His points do not come via fouls called however, as he rarely ventures into the restricted area. Instead, his production comes from his impressive shotmaking, often off-the-dribble, and almost always culminates around the charity stripe.
McCoy, who signed an exhibit 10 deal with the Lakers, has arguably been the team’s best isolation scorer this summer in large part to his ability to get to the elbow and then convert once he arrives (54.5% shooting from the field).
Despite his wiry frame, McCoy has been able to carve out space against bulkier competition with his tight handle, ability to decelerate on the drop of a dime and a Tasmanian devil-like spin move that has frequently dusted defenders.
There have been many moments during the team’s summer play were the offense has stagnated once defenses have started switching, which is where McCoy’s talent has shined the most.

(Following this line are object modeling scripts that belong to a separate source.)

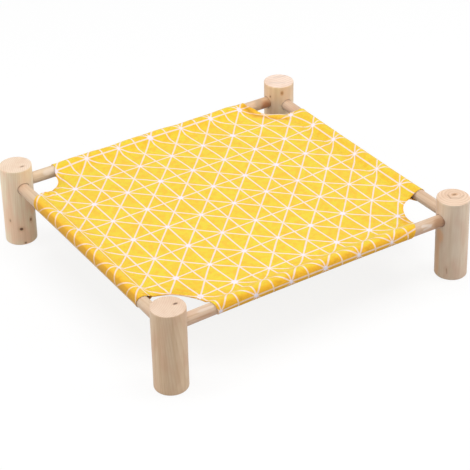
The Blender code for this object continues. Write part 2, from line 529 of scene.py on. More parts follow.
    @staticmethod
    def _nudged(graph: Graph, own: Link, clouds: Number) -> Link:
        """The piece's own point, moved a little so that marks aren't true ellipses."""
        shift = (clouds - 0.5) * 0.0012
        return graph.vector("ADD", own, graph.join(shift, shift, shift))


@dataclass(frozen=True)
class PrintedCotton:
    """Plain-woven cotton with a grid of lines and a blot where they cross.

    Lines run along the side rails every half period, along the long rails every period, and both ways
    across the corners of each period.
    """

    name: str
    period: tuple[float, float] = (0.0496, 0.0497)
    star: tuple[float, float] = (-0.0009, -0.0102)  # one crossing, from the bed's middle
    line_width: float = 0.0019
    line_edge: float = 0.00045
    blot_radius: float = 0.0029
    blot_spread: float = 0.0010
    ground: Colour = paint(238, 214, 58)
    ground_shade: Colour = paint(243, 186, 52)
    # Painted shade: the orange drawn round the rails, the brown drawn in creases, and the pinker lines there
    painted_shade_orange: Colour = paint(243, 181, 38)
    painted_crease_shade: Colour = paint(168, 116, 30)
    line: Colour = paint(245, 224, 216)
    painted_shade_line: Colour = paint(246, 211, 176)
    blot: Colour = paint(243, 232, 243)
    cloud_depth: float = 0.30               # how strongly large clouds shade the ground
    patch_depth: float = 0.60               # and small patches
    yarn_depth: float = 0.35                # and thick yarns
    thread: float = 0.00042                 # pitch of the weave
    strength: float = 1.0                   # of the print: the back of the cloth shows less of it
    wash: float = 0.0                       # how much of the washed colour lies over the whole
    washed: Colour = paint(252, 244, 214)   # of the cloth's back

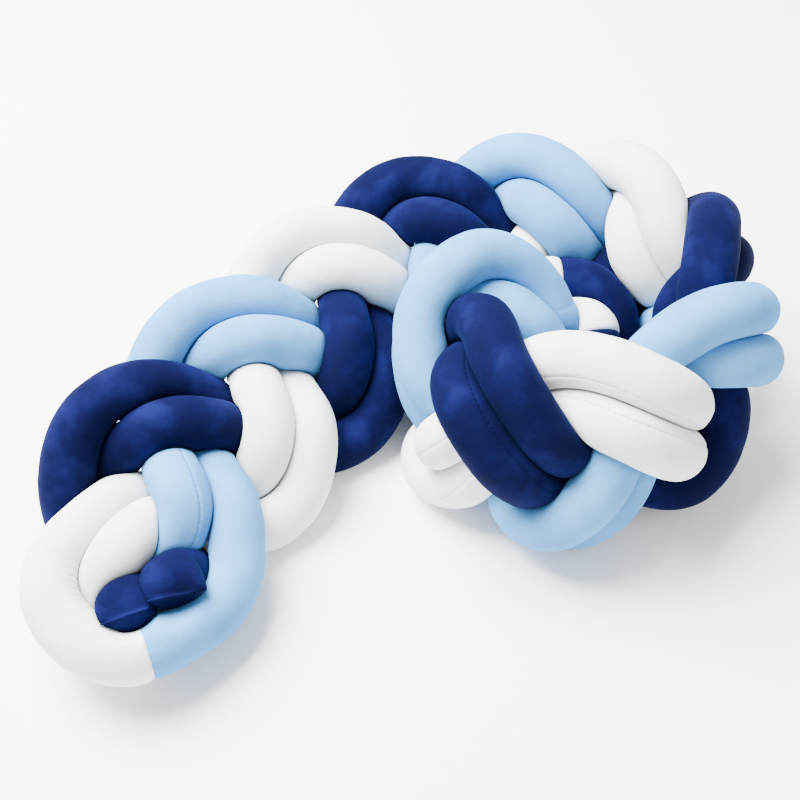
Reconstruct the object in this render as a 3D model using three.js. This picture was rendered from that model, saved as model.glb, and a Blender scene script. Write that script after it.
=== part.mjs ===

Like most players, McCoy’s spot on an NBA team is still up in the air. He hasn't shown much in terms of getting to and finishing at the rim, nor has he had many chances to showcase his off-ball viability.
But in a basketball landscape where switching and conceding the midrange jumper have never been more en vogue, McCoy could make himself some money somewhere (G-League or overseas) by being able to get to, and take advantage of his sweet spot.
Although the Lakers didn't trot out a singular blue-chip prospect like they have in years past, this squad’s sum of its parts still made them an entertaining watch.
Maybe one of these players has enough to make it onto the parent squad, and maybe they don't. But if nothing else, the valiant effort given from those trying to make a name for themselves still deserves attention.
Whether it’s Pippen somehow finding his way out of a forest crowded by redwoods, Pierre-Louis pounding his chest after drawing an offensive foul or McCoy swishing home a jumper from the same spot five times in a row, these Lakers are chockfull of the minutia that help make Summer League special, and therefore worth remembering.